__STATED PROBLEM__. Output only the lines running from the line bearing "base_pan();" through the line bearing "obj.parent = None", character for character.

===== GIVEN DATA

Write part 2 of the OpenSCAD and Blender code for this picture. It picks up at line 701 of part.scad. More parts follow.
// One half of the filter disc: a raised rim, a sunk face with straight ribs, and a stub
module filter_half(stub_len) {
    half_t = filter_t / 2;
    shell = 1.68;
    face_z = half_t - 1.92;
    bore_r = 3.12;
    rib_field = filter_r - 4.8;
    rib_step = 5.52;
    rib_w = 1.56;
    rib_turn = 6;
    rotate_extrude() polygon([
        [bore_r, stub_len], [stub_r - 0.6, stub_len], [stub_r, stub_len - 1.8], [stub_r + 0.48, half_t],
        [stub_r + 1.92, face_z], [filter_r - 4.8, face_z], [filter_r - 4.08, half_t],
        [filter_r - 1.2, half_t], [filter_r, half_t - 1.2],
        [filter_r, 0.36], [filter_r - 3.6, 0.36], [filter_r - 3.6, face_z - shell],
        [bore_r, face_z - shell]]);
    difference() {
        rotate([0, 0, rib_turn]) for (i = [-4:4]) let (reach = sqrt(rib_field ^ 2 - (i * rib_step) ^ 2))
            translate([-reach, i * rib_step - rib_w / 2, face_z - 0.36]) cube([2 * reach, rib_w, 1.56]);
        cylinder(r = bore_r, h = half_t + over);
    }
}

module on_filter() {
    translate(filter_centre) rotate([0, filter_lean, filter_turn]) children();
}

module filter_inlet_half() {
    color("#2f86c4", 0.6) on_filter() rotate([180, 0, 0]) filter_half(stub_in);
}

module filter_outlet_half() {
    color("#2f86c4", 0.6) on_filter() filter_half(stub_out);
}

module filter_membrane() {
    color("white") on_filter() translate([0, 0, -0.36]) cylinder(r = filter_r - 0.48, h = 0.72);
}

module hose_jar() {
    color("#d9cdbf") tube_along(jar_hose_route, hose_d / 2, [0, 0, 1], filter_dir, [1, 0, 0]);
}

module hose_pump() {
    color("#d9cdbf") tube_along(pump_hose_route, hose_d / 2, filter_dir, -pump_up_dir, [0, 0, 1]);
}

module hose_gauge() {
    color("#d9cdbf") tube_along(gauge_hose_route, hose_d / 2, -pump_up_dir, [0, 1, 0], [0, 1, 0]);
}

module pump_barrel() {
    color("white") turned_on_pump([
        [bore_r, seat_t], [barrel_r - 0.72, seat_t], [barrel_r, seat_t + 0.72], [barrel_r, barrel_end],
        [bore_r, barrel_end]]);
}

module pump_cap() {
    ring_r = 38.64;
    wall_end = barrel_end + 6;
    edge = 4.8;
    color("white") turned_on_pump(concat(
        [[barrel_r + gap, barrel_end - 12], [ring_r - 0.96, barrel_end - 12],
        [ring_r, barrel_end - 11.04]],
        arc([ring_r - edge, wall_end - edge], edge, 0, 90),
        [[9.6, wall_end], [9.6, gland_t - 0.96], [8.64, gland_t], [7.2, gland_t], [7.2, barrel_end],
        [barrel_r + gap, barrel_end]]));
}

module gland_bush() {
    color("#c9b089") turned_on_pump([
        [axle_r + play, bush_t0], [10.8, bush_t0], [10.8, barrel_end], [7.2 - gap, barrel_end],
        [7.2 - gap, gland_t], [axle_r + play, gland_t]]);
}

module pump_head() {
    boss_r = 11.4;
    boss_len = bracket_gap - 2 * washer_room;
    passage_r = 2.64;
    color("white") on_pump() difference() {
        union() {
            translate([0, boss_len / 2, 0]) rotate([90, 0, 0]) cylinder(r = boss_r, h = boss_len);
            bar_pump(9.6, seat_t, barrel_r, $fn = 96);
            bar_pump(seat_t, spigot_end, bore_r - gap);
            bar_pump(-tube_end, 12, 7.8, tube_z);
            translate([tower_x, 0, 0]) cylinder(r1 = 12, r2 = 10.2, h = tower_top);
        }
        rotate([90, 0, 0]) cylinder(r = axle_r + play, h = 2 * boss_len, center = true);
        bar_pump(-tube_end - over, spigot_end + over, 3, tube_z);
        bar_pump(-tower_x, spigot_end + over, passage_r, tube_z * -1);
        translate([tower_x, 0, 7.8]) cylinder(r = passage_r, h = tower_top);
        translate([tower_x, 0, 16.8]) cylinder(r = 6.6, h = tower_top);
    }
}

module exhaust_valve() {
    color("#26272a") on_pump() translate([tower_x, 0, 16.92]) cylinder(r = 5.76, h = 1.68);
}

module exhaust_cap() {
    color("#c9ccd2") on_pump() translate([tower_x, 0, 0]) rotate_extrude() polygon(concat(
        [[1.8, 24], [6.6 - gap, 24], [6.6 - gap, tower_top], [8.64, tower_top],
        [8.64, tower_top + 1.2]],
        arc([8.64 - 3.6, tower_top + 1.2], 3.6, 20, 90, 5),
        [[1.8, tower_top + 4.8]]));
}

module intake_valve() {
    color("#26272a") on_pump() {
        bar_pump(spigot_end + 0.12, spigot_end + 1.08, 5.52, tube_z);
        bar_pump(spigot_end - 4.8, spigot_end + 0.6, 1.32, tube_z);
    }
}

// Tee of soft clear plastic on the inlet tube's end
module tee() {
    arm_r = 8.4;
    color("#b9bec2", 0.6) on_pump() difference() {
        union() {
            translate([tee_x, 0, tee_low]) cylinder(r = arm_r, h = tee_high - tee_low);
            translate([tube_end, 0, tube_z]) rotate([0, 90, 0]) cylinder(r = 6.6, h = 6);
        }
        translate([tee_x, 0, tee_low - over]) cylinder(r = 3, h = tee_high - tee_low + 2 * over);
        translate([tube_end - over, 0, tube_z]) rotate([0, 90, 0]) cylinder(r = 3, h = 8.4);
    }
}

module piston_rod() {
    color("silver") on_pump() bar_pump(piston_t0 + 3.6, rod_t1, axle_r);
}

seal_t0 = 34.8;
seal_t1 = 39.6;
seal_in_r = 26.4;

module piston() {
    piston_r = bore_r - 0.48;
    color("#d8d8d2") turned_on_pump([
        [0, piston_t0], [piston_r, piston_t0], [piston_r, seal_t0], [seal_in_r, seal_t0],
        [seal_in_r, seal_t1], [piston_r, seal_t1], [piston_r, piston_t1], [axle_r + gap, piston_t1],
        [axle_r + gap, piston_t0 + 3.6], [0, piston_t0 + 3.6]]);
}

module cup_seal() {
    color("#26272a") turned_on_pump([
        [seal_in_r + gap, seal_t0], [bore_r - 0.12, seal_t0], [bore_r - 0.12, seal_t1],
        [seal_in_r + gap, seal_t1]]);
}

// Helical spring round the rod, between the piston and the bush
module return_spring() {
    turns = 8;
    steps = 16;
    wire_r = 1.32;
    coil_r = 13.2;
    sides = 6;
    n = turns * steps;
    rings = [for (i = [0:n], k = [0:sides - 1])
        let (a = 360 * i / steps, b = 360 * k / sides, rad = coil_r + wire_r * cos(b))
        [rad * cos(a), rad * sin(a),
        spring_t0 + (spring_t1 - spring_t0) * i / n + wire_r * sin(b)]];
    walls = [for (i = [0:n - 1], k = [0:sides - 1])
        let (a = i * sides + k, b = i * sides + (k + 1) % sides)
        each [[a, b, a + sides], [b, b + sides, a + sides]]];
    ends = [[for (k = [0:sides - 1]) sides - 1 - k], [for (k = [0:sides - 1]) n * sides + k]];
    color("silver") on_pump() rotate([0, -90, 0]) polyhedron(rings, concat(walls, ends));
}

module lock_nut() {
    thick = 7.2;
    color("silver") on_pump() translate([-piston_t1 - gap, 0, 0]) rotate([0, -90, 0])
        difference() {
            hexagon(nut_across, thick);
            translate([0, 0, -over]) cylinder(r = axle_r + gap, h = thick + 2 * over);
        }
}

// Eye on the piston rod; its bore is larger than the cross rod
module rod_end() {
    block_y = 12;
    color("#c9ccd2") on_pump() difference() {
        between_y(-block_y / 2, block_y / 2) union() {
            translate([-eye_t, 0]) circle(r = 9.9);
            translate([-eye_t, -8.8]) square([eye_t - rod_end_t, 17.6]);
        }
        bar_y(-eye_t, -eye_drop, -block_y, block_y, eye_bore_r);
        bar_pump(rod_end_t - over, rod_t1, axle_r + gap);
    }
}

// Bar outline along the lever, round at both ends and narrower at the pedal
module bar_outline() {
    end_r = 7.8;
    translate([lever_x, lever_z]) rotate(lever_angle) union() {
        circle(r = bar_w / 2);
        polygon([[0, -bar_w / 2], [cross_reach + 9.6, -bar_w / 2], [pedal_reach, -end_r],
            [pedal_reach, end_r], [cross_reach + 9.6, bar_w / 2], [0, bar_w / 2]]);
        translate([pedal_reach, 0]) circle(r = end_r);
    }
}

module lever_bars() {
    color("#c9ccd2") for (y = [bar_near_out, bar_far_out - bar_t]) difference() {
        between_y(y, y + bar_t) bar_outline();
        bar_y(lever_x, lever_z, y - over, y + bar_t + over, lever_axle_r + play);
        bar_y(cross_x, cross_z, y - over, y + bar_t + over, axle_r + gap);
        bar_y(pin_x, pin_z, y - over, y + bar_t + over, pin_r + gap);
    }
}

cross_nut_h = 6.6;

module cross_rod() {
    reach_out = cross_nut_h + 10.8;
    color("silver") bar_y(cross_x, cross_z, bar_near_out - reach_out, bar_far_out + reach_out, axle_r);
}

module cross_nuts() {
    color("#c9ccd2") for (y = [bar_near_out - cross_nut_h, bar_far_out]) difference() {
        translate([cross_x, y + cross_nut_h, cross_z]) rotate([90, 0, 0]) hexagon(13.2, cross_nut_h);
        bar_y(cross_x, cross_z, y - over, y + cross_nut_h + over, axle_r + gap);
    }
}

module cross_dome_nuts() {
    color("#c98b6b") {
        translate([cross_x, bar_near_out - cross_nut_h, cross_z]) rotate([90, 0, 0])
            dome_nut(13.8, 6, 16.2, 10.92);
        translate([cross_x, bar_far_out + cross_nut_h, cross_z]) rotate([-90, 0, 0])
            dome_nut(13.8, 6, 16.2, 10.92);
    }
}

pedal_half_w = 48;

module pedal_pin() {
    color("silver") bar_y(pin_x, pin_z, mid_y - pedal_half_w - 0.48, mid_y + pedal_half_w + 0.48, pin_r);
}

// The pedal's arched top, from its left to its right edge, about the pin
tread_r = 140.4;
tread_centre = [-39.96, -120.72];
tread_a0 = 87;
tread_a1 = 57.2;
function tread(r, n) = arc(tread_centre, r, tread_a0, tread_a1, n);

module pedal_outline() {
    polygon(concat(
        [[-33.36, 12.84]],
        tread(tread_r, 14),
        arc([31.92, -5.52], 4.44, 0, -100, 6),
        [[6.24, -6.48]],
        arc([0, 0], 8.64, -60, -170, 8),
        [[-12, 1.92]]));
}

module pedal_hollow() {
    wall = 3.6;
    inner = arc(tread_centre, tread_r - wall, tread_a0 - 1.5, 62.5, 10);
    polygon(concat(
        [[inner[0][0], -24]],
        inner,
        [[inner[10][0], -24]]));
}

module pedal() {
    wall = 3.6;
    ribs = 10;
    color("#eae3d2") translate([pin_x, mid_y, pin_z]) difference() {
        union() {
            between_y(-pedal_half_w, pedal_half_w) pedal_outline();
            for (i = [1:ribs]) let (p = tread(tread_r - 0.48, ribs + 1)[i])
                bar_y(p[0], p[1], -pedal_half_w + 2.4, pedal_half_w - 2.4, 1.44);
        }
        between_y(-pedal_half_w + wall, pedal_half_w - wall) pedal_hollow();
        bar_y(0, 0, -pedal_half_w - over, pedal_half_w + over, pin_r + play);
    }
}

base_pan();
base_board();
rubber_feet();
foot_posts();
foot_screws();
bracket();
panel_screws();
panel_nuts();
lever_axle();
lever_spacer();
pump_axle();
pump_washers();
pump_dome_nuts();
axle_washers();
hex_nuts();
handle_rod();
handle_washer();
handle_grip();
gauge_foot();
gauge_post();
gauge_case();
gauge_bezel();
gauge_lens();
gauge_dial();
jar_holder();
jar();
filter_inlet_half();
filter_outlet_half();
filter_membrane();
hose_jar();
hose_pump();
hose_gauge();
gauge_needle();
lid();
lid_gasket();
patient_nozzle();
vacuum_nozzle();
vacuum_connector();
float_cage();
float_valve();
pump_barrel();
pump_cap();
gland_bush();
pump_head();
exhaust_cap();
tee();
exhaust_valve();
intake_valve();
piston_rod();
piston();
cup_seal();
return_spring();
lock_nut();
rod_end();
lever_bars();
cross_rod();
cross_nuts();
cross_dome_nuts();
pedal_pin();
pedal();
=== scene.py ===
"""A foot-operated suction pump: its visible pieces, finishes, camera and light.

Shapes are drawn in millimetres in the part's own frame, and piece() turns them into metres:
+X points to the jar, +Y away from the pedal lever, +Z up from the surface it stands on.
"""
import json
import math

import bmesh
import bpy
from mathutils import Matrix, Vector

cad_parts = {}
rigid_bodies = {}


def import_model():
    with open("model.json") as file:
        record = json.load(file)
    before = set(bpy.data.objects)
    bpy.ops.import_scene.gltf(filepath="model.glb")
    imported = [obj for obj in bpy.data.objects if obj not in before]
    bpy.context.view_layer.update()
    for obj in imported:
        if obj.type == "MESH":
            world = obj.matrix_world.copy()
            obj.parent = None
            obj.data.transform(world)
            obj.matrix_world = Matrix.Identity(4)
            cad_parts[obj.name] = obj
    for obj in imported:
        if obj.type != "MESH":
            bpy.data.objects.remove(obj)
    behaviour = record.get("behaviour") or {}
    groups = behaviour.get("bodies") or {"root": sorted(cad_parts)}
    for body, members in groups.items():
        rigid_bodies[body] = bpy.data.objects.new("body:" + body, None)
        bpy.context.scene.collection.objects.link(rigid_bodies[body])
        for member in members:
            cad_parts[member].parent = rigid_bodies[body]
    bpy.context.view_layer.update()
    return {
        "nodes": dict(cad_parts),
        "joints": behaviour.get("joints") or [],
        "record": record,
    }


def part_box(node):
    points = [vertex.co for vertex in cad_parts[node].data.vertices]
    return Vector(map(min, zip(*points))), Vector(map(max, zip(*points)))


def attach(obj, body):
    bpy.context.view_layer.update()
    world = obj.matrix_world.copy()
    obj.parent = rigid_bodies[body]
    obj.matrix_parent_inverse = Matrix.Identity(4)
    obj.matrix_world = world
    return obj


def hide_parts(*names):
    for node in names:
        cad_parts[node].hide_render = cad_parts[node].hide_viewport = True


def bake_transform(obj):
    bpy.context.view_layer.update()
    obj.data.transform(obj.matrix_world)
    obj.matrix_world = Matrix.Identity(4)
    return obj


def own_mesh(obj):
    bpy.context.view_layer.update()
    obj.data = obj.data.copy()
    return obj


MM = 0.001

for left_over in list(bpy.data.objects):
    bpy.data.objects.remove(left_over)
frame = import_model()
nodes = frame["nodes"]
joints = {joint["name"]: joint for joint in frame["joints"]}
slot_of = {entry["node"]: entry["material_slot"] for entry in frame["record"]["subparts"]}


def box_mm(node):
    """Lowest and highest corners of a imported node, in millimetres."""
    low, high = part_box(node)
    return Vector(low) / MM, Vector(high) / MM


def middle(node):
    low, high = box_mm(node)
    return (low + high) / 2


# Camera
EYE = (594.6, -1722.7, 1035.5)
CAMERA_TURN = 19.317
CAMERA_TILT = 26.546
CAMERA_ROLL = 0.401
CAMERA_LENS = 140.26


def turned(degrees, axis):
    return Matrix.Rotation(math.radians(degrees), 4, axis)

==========

__RESPONSE__.
base_pan();
base_board();
rubber_feet();
foot_posts();
foot_screws();
bracket();
panel_screws();
panel_nuts();
lever_axle();
lever_spacer();
pump_axle();
pump_washers();
pump_dome_nuts();
axle_washers();
hex_nuts();
handle_rod();
handle_washer();
handle_grip();
gauge_foot();
gauge_post();
gauge_case();
gauge_bezel();
gauge_lens();
gauge_dial();
jar_holder();
jar();
filter_inlet_half();
filter_outlet_half();
filter_membrane();
hose_jar();
hose_pump();
hose_gauge();
gauge_needle();
lid();
lid_gasket();
patient_nozzle();
vacuum_nozzle();
vacuum_connector();
float_cage();
float_valve();
pump_barrel();
pump_cap();
gland_bush();
pump_head();
exhaust_cap();
tee();
exhaust_valve();
intake_valve();
piston_rod();
piston();
cup_seal();
return_spring();
lock_nut();
rod_end();
lever_bars();
cross_rod();
cross_nuts();
cross_dome_nuts();
pedal_pin();
pedal();
=== scene.py ===
"""A foot-operated suction pump: its visible pieces, finishes, camera and light.

Shapes are drawn in millimetres in the part's own frame, and piece() turns them into metres:
+X points to the jar, +Y away from the pedal lever, +Z up from the surface it stands on.
"""
import json
import math

import bmesh
import bpy
from mathutils import Matrix, Vector

cad_parts = {}
rigid_bodies = {}


def import_model():
    with open("model.json") as file:
        record = json.load(file)
    before = set(bpy.data.objects)
    bpy.ops.import_scene.gltf(filepath="model.glb")
    imported = [obj for obj in bpy.data.objects if obj not in before]
    bpy.context.view_layer.update()
    for obj in imported:
        if obj.type == "MESH":
            world = obj.matrix_world.copy()
            obj.parent = None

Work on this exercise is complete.